Beyond the usual earnest discussion of the styling of his pushed-up sleeves and the asymmetrical dangle of his drawstrings, there had to have been delicate conversations, informed by H.R. policy and P.C. etiquette, straightforward aesthetic concerns and knotty social ones. It is impossible that the production designers were ignorant of the ghost of Trayvon Martin, the unarmed 17-year-old fatally shot four years ago while wearing much the same thing. Did the model present a distraction from the reality on the streets? Did the art director start feeling somehow guilty for even considering such a question? The choice to put the kid in the picture must count as a modest political act, given the rich absurdity of the codes pertaining to a harmless piece of clothing.

The hooded sweatshirt emerged as a pop political object after decades of mundane hard work. In the 1930s, the company now known as Champion Athletic Apparel began turning them out to keep football players warm on the sidelines, also attracting business from men who operated backhoes and cherry pickers and forklifts -- the forefathers of style for the guys who top their hoods with hard hats turned backward.

But the hoodie did not warrant enough consideration to earn its diminutive nickname until after it was processed by B-boys, graffiti artists and break dancers in the '80s. Youth culture did the work of tugging it from the sphere of sportswear, where clothing exists to enhance performance, into the world of street wear, where clothing is performance in itself. By the 1990 release of the video for "Mama Said Knock You Out". with LL Cool J styled as a boxer in his corner, his lips visible beneath a hood that shielded his eyes, the hoodie had accomplished its transformation into an element of style.

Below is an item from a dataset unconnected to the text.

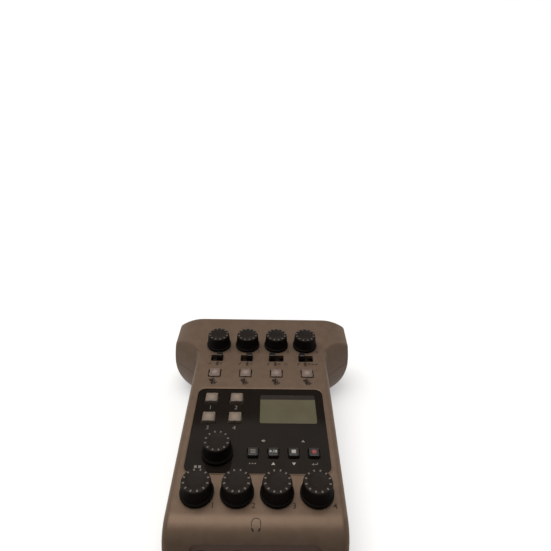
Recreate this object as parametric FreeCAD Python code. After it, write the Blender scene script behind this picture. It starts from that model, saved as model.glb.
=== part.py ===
import FreeCAD, Part
import math
import os

from FreeCAD import Vector

# Podcast recorder, in millimetres. X runs from left to right, Y from the front edge
# to the back and Z up from the table. Shapes are built with Y = 0 at the front edge
# and moved forward by half the length when they are saved, so that the origin of the
# saved parts is the middle of the base.

# Outer form of the two shells: a body, and a wider head behind two slanting flanks
LENGTH = 155.0
CONNECTOR_PROUD = 1.5
SHELL_LENGTH = LENGTH - CONNECTOR_PROUD
HEAD_WIDTH = 112.0
HEAD_DEPTH = 42.7
BODY_WIDTH = 76.4
BODY_FLARE = 2.0
NECK_RADIUS = 4.0
PANEL_TILT = 6.36
PANEL_RISE = 24.0
NOSE_RADIUS = 12.8
CROWN_RADIUS = 26.0
CROWN_MARGIN = 0.2
RIM_RADIUS = 3.0
GROUND_GAP = 1.8
WALL = 2.2

# The outer walls are widest at the waist and curve inward above and below it
WAIST_Z = 22.1
BODY_RISE_RADIUS = 400.0
BODY_FALL_RADIUS = 160.0
SIDE_RISE_RADIUS = 150.0
FLANK_RISE_RADIUS = 25.4
HEAD_FALL_RADIUS = 32.0
FLANK_SLANT = 45.0
WALL_ARC = 45.0
WALL_REACH = 20.0
CLEAR_ANGLE = 20.0

# Seam between the shells, which climbs a little towards the back
SEAM_RISE = 16.0
SEAM_TILT = 2.8
SEAM_GAP = 0.2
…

1990 LL Cool J in the video for ‘‘Mama Said Knock You Out’’ (screen shot)

Like their peers in the suburbs, bundled up on BMX bikes or skateboarding in sweatshirts with the logo of Thrasher magazine, a generation of hip-hop kids found the hoodie suitable for the important adolescent work of taking up space and dramatizing the self. There was and is a theater of the hood: pulling it up with a flourish, tugging it down to settle in its energetic slouch. The hood frames a dirty look, obscures acne and anxiety, masks headphones in study hall, makes a cone of solitude that will suffice for an autonomous realm. And if, in its antisurveillance capacity, the hood plays with the visual rhetoric of menace, it is heir to a tradition in teen dressing stretching back to the birth of the teenager, when he arrived fully formed in leather jacket and bluejeans.

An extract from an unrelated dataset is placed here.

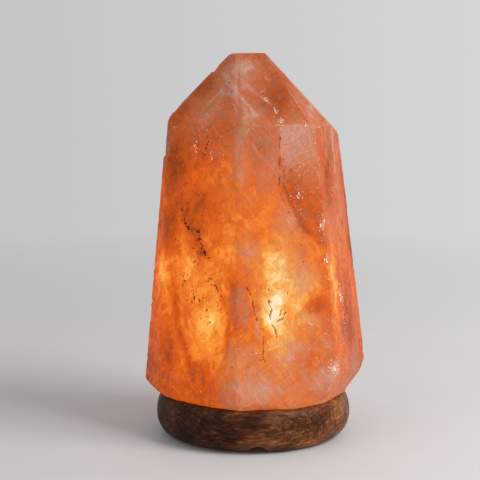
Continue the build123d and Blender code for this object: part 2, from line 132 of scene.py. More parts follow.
# %% Make a mesh from a grid of points
def skin(name, grid, round_columns=True, round_rows=False):
    """A surface through grid[row, column], closed across the columns, and across the rows for a
    ring. First and last rows that shrink to a point become poles, with triangles round them."""
    rows, columns = grid.shape[:2]
    number = np.arange(rows * columns).reshape(rows, columns)
    for end in (0, rows - 1):
        if np.ptp(grid[end], axis=0).max() < 1e-7:
            number[end] = number[end, 0]
    used, number = np.unique(number, return_inverse=True)
    number = number.reshape(rows, columns)
    if round_columns:
        number = np.hstack([number, number[:, :1]])
    if round_rows:
        number = np.vstack([number, number[:1]])
    quads = np.stack([number[:-1, :-1], number[:-1, 1:], number[1:, 1:], number[1:, :-1]], -1).reshape(-1, 4)
    low_pole, high_pole = quads[:, 0] == quads[:, 1], quads[:, 2] == quads[:, 3]
    faces = quads[~(low_pole | high_pole)].tolist()
    faces += quads[low_pole][:, [0, 2, 3]].tolist() + quads[high_pole][:, [0, 1, 2]].tolist()
    mesh = bpy.data.meshes.new(name)
    mesh.from_pydata(grid.reshape(-1, 3)[used].tolist(), [], faces)
    mesh.shade_smooth()
    mesh.validate()
    piece = bpy.data.objects.new(name, mesh)
    scene.collection.objects.link(piece)
    print(f"{name}: {len(used)} points, {sum(len(face) - 2 for face in faces)} triangles")
    return piece, used


def rings(radius, height, angle):
    """Rings of points (r sin a, -r cos a, height), one for each row of the columns radius and
    height, with the angles a from the front towards +X."""
    return np.stack([radius * np.sin(angle), -radius * np.cos(angle), height + 0 * angle], -1)


def turned(profile, count):
    """A profile of (radius, height) turned round Z, each point as a ring of that many points."""
    profile = np.asarray(profile, float)
    return rings(profile[:, :1], profile[:, 1:2], np.linspace(0, 2 * np.pi, count, endpoint=False))

# %% [markdown]
# ## The hewn block as a set of planes
#
# A mason hews the block face by face. Each facet is a plane with a compass angle, measured from
# the front towards the right, a lean out of the vertical, and a reach: how far the plane is from
# the middle axis at the height where it was measured. Together the planes bound the block.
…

The cover of the Wu-Tang Clan's first album catches the mood: Members of the group wear black hoodies and white masks, as if to abduct the listener into a fantasy of ninja stealth. But this was just a prologue to an era in which the hoodie became at once an anodyne style object and a subject of moral panic, its popularity and its selective stigmatization rising in proportion. A glance at almost any police blotter, or a recollection of the forensic sketch of the Unabomber, will confirm the hoodie as a wardrobe staple of the criminal class, and this makes it uniquely convenient as a proxy for racial profiling or any other exercise of enmity. The person itching to confirm a general bias against hip-hop kids or crusty punks imputes crooked character to the clothing itself.

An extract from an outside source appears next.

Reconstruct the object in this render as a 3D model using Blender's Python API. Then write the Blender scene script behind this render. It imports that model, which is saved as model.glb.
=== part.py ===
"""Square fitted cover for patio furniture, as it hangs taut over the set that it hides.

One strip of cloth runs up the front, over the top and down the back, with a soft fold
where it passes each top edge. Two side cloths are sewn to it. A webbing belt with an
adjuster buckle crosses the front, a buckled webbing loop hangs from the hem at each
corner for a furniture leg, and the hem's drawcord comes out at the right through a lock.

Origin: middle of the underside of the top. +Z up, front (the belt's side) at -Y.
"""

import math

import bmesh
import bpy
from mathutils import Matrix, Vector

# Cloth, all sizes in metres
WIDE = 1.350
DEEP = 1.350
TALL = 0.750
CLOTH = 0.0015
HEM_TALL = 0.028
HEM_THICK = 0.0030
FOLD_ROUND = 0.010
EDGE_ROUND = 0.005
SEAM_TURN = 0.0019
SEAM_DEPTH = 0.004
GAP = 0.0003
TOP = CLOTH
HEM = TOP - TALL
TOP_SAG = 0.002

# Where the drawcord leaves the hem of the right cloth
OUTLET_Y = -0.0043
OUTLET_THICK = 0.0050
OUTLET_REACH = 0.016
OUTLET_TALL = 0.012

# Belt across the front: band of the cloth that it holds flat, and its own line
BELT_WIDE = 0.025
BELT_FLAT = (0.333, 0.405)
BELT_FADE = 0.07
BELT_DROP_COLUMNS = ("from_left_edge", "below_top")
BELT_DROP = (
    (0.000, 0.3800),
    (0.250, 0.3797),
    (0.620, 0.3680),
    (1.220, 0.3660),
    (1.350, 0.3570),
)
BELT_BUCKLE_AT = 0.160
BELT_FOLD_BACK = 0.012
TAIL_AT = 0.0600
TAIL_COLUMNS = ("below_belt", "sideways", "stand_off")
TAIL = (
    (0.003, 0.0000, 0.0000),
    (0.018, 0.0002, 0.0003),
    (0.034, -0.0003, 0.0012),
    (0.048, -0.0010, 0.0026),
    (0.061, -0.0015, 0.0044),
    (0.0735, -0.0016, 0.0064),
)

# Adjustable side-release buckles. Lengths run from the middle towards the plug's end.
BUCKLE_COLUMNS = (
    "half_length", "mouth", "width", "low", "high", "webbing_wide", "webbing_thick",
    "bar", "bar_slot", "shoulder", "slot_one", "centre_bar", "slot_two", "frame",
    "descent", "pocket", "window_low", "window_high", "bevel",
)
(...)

Rally for Trayvon Martin, July 14, 2013. Photo: Ryan Vaarsi

Which brings you to the transcript of the 911 call made by Trayvon Martin's killer. Dispatcher: "Did you see what he was wearing?" George Zimmerman: "Yeah. A dark hoodie, like a gray hoodie." Triv­ial details can bear serious import. Surely there would have been demonstrations after the killing and the killer's acquittal regardless of what the victim wore. As it happened, those demonstrators -- legislators on chamber floors, marchers in the street -- picked up the sweatshirt as an emblem, donning hoods in solidarity. Instantly a symbol aggrieved at having to be one, the hoodie was jolted into a curious space: Where the basic hoodie means to defend against the elements, the protest hoodie seeks to offend the right people.

In the paranoid view of stodgy shopkeepers, the hoodie is to be feared for extinguishing individuality; in its politicized life, it mutes identity to signal alliance, not unlike a resistance group's uniform. All that potential subtext is attached to a generally evocative item of clothing. The white working-class hoodie still glows with the Rocky Balboa ideal of grit and tenacity. The yoga-class hoodie is sold on a promise of snuggly virtue that may explain why in Saskatchewan they call the thing a "bunny hug." The tech-sector hoodie made default by Facebook's Mark Zuckerberg carries on the garment's proud juvenile tradition of informality and defiance. Once perceived as an affront to professionalism, it has since settled in as a convention.

In January, there emerged a debate in the business press regarding the rituals of dress in the tech industry and their relationship to the field's hospitableness to women. The argument proceeded in an article on Quartz headlined "The Subtle Sexism of Hoodies" and in counterarguments suggesting, for instance, that "hoodies represent a rejection of old ideas and an openness to new ones." I was struck by the ready acceptance of the notion that a Silicon Valley hoodie was not just a prerequisite in its field, like Gucci loafers on Wall Street, but also a costume of dominance. Its visual strength abets its powers as a cultural marker, needing just a nudge to create its own contexts.

You must have seen a sitcom or TV commercial in which Black actors wear hoodies in new millennial colors -- mustard, maroon -- to portray coders. In a current General Electric ad, for example, the costume functions as characterization, and the cheery color of the cotton somehow trumps that of the skin in terms of mass iconography. But the ascent of casual wear does not quite disguise the unchanging strictness of social codes, and the hood continues to frame matters of class and race in ways that tend to satisfy the interest of power. The lingering question of the hoodie is simply: Who enjoys the right to wear one without challenge?